Task directions ▸
Only one portion of the data is to be written out: from the line bearing "The Blender code" through the line bearing "count: How many rows to give back.". Write it exactly as it appears.
::: Records for the exercise :::
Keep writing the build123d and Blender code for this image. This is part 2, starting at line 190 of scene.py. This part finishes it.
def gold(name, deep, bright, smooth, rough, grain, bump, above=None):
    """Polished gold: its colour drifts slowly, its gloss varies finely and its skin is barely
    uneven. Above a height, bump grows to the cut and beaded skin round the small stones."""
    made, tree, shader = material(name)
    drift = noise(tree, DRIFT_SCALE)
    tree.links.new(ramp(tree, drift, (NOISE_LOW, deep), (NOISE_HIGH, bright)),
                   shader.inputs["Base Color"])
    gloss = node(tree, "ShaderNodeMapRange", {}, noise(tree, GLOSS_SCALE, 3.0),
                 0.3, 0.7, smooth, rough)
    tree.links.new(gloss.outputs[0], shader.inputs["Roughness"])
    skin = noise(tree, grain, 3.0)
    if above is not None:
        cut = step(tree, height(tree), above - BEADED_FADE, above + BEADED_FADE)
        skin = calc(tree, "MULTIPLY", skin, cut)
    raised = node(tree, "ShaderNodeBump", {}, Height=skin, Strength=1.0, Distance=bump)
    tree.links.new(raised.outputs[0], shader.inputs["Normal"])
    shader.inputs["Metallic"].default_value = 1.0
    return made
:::
::: Records for the exercise :::
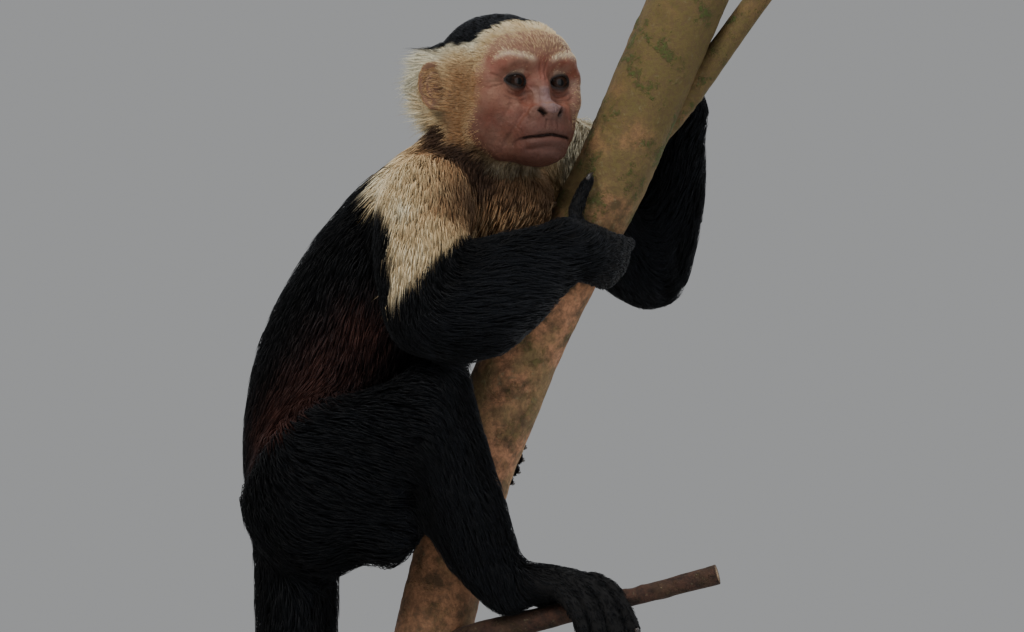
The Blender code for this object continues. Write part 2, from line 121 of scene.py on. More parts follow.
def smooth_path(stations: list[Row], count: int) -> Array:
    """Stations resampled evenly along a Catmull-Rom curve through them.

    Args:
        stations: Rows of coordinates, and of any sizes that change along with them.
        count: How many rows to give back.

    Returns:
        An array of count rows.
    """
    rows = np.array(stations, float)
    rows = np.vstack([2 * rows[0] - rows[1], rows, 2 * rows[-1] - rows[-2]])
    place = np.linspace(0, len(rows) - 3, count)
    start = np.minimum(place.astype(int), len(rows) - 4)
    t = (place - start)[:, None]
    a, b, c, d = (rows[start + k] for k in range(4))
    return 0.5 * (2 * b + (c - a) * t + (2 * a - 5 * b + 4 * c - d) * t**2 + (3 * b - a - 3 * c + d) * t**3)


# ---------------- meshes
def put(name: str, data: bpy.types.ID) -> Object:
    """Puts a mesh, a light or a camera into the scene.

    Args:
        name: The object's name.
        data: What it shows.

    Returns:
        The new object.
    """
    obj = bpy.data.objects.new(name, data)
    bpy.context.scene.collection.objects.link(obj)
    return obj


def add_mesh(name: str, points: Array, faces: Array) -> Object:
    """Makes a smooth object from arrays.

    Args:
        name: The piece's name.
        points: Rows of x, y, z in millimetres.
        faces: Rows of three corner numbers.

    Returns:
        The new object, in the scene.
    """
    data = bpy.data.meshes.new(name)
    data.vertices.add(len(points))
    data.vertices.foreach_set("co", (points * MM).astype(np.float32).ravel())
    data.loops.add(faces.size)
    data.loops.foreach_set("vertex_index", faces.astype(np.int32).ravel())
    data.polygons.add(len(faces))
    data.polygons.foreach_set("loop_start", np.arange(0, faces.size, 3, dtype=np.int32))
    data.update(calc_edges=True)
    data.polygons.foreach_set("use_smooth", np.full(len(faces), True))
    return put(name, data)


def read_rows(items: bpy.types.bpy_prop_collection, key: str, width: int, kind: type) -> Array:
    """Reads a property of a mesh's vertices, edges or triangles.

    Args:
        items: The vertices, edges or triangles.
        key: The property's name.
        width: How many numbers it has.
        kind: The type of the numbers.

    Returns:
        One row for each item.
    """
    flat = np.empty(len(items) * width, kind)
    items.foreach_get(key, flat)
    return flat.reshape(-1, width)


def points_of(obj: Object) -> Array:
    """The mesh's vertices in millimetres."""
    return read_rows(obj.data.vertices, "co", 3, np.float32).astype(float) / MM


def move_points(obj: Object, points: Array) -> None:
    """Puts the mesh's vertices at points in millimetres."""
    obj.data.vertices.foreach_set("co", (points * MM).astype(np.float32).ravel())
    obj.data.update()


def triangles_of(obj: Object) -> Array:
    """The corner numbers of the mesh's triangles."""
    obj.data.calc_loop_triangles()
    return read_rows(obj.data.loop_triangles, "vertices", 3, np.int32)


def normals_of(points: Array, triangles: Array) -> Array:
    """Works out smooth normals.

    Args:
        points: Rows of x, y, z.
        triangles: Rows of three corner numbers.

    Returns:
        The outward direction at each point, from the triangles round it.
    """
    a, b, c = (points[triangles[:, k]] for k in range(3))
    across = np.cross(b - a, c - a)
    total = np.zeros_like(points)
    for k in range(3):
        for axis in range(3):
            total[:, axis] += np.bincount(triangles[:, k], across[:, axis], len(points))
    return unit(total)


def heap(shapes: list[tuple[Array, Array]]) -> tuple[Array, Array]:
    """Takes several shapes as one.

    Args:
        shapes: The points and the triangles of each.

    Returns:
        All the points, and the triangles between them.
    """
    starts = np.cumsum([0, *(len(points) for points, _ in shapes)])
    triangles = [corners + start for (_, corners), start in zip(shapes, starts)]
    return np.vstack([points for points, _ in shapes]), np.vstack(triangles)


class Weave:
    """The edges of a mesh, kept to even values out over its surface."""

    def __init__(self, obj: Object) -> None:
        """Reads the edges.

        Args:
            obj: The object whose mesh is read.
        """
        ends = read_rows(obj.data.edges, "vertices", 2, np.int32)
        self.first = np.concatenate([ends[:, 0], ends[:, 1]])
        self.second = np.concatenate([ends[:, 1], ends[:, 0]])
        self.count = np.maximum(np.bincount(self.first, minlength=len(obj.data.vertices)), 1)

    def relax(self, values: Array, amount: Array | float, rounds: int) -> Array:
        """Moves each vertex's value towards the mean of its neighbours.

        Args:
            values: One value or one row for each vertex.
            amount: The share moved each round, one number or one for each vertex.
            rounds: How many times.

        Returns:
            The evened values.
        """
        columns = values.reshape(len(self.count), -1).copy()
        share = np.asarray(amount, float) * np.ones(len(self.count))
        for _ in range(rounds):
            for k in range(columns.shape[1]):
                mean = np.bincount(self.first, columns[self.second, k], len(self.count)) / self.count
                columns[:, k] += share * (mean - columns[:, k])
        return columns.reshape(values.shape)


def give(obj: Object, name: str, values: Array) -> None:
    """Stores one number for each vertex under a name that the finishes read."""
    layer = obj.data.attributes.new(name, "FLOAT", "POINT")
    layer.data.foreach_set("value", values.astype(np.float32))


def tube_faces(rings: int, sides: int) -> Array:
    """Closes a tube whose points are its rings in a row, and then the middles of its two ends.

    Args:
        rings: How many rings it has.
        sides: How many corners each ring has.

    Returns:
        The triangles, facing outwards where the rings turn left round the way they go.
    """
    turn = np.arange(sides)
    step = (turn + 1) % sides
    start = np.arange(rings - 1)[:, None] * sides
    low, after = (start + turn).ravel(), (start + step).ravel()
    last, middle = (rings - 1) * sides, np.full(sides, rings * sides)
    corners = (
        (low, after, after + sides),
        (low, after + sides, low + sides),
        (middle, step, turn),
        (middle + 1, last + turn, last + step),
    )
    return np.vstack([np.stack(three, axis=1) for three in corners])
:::
Response ▸
The Blender code for this object continues. Write part 2, from line 121 of scene.py on. More parts follow.
def smooth_path(stations: list[Row], count: int) -> Array:
    """Stations resampled evenly along a Catmull-Rom curve through them.

    Args:
        stations: Rows of coordinates, and of any sizes that change along with them.
        count: How many rows to give back.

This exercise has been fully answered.